» Task description
Repeat the listing in full, exactly as it stands.

-=-=-=-=-

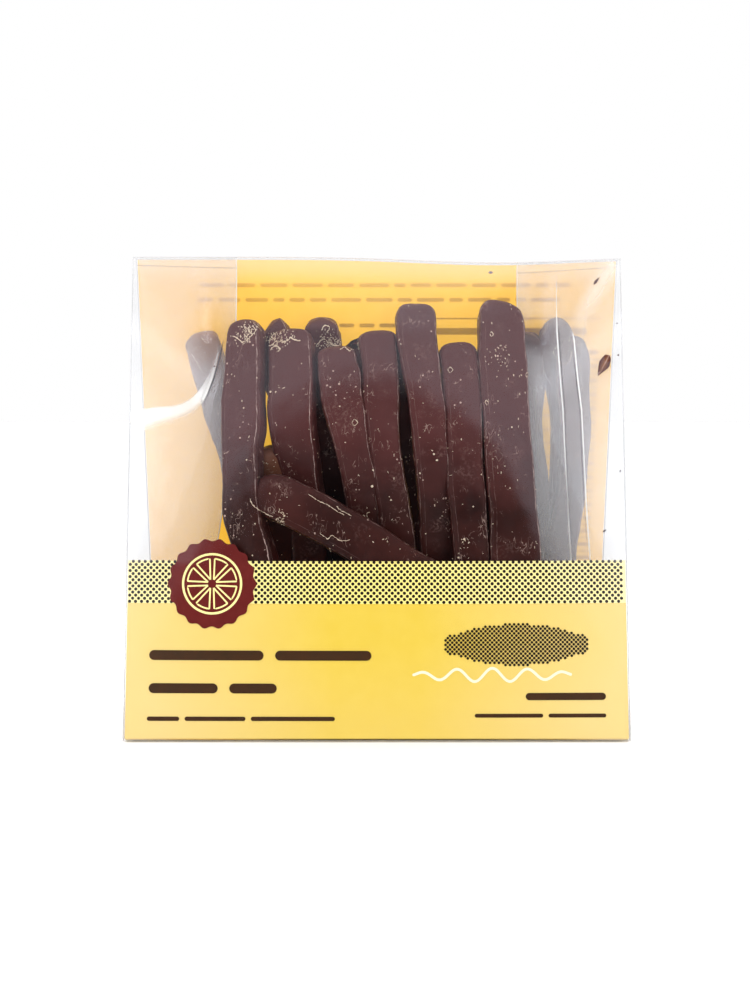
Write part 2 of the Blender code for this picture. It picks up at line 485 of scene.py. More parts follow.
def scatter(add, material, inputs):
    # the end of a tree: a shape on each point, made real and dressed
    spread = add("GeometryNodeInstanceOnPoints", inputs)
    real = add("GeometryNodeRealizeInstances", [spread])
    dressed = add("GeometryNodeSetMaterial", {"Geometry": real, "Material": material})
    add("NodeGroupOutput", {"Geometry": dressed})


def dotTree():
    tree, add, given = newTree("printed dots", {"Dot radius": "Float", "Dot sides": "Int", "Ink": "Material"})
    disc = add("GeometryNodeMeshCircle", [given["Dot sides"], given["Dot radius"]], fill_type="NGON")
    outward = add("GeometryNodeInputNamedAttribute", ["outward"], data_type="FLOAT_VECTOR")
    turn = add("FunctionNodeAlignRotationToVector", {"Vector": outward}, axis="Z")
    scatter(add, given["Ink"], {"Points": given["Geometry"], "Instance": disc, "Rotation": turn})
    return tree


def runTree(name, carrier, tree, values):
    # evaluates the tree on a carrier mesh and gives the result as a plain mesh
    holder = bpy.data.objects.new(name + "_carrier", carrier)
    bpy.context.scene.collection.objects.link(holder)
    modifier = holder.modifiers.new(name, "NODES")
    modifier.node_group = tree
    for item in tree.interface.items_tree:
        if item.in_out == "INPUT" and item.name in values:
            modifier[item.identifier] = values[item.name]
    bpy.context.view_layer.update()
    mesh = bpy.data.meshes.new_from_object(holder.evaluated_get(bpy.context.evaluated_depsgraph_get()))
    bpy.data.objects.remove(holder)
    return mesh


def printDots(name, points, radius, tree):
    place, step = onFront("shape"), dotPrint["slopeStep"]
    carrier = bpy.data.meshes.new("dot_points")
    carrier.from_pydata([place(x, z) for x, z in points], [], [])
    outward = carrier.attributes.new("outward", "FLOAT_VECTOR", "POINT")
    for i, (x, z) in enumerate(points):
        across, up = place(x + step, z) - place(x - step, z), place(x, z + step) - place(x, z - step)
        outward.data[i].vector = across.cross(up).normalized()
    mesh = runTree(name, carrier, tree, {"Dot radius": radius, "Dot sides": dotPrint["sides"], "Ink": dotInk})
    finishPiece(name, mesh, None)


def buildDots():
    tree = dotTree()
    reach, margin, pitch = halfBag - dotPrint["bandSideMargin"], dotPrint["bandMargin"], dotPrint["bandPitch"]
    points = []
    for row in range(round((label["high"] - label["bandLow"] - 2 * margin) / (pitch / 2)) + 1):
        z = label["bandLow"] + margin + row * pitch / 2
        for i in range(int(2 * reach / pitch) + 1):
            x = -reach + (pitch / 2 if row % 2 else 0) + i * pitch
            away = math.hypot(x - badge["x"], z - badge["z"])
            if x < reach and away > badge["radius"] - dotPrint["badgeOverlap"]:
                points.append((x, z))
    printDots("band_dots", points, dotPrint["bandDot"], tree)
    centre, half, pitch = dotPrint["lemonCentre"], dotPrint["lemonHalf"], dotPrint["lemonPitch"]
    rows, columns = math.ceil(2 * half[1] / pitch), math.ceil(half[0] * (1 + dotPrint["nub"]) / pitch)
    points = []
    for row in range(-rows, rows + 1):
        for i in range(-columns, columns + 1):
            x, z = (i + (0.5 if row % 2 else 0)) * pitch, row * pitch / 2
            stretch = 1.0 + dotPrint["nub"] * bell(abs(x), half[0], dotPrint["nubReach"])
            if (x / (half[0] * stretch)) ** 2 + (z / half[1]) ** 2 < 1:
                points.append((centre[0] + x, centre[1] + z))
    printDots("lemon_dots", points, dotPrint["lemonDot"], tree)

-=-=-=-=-

» The result
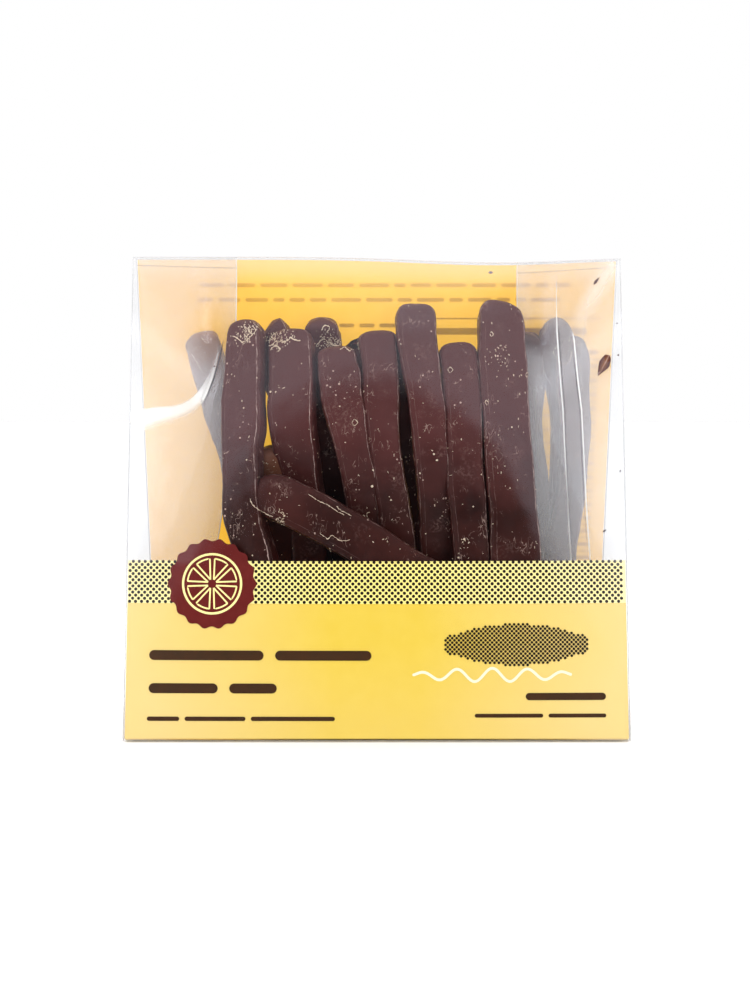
Write part 2 of the Blender code for this picture. It picks up at line 485 of scene.py. More parts follow.
def scatter(add, material, inputs):
    # the end of a tree: a shape on each point, made real and dressed
    spread = add("GeometryNodeInstanceOnPoints", inputs)
    real = add("GeometryNodeRealizeInstances", [spread])
    dressed = add("GeometryNodeSetMaterial", {"Geometry": real, "Material": material})
    add("NodeGroupOutput", {"Geometry": dressed})


def dotTree():
    tree, add, given = newTree("printed dots", {"Dot radius": "Float", "Dot sides": "Int", "Ink": "Material"})
    disc = add("GeometryNodeMeshCircle", [given["Dot sides"], given["Dot radius"]], fill_type="NGON")
    outward = add("GeometryNodeInputNamedAttribute", ["outward"], data_type="FLOAT_VECTOR")
    turn = add("FunctionNodeAlignRotationToVector", {"Vector": outward}, axis="Z")
    scatter(add, given["Ink"], {"Points": given["Geometry"], "Instance": disc, "Rotation": turn})
    return tree


def runTree(name, carrier, tree, values):
    # evaluates the tree on a carrier mesh and gives the result as a plain mesh
    holder = bpy.data.objects.new(name + "_carrier", carrier)
    bpy.context.scene.collection.objects.link(holder)
    modifier = holder.modifiers.new(name, "NODES")
    modifier.node_group = tree
    for item in tree.interface.items_tree:
        if item.in_out == "INPUT" and item.name in values:
            modifier[item.identifier] = values[item.name]
    bpy.context.view_layer.update()
    mesh = bpy.data.meshes.new_from_object(holder.evaluated_get(bpy.context.evaluated_depsgraph_get()))
    bpy.data.objects.remove(holder)
    return mesh


def printDots(name, points, radius, tree):
    place, step = onFront("shape"), dotPrint["slopeStep"]
    carrier = bpy.data.meshes.new("dot_points")
    carrier.from_pydata([place(x, z) for x, z in points], [], [])
    outward = carrier.attributes.new("outward", "FLOAT_VECTOR", "POINT")
    for i, (x, z) in enumerate(points):
        across, up = place(x + step, z) - place(x - step, z), place(x, z + step) - place(x, z - step)
        outward.data[i].vector = across.cross(up).normalized()
    mesh = runTree(name, carrier, tree, {"Dot radius": radius, "Dot sides": dotPrint["sides"], "Ink": dotInk})
    finishPiece(name, mesh, None)


def buildDots():
    tree = dotTree()
    reach, margin, pitch = halfBag - dotPrint["bandSideMargin"], dotPrint["bandMargin"], dotPrint["bandPitch"]
    points = []
    for row in range(round((label["high"] - label["bandLow"] - 2 * margin) / (pitch / 2)) + 1):
        z = label["bandLow"] + margin + row * pitch / 2
        for i in range(int(2 * reach / pitch) + 1):
            x = -reach + (pitch / 2 if row % 2 else 0) + i * pitch
            away = math.hypot(x - badge["x"], z - badge["z"])
            if x < reach and away > badge["radius"] - dotPrint["badgeOverlap"]:
                points.append((x, z))
    printDots("band_dots", points, dotPrint["bandDot"], tree)
    centre, half, pitch = dotPrint["lemonCentre"], dotPrint["lemonHalf"], dotPrint["lemonPitch"]
    rows, columns = math.ceil(2 * half[1] / pitch), math.ceil(half[0] * (1 + dotPrint["nub"]) / pitch)
    points = []
    for row in range(-rows, rows + 1):
        for i in range(-columns, columns + 1):
            x, z = (i + (0.5 if row % 2 else 0)) * pitch, row * pitch / 2
            stretch = 1.0 + dotPrint["nub"] * bell(abs(x), half[0], dotPrint["nubReach"])
            if (x / (half[0] * stretch)) ** 2 + (z / half[1]) ** 2 < 1:
                points.append((centre[0] + x, centre[1] + z))
    printDots("lemon_dots", points, dotPrint["lemonDot"], tree)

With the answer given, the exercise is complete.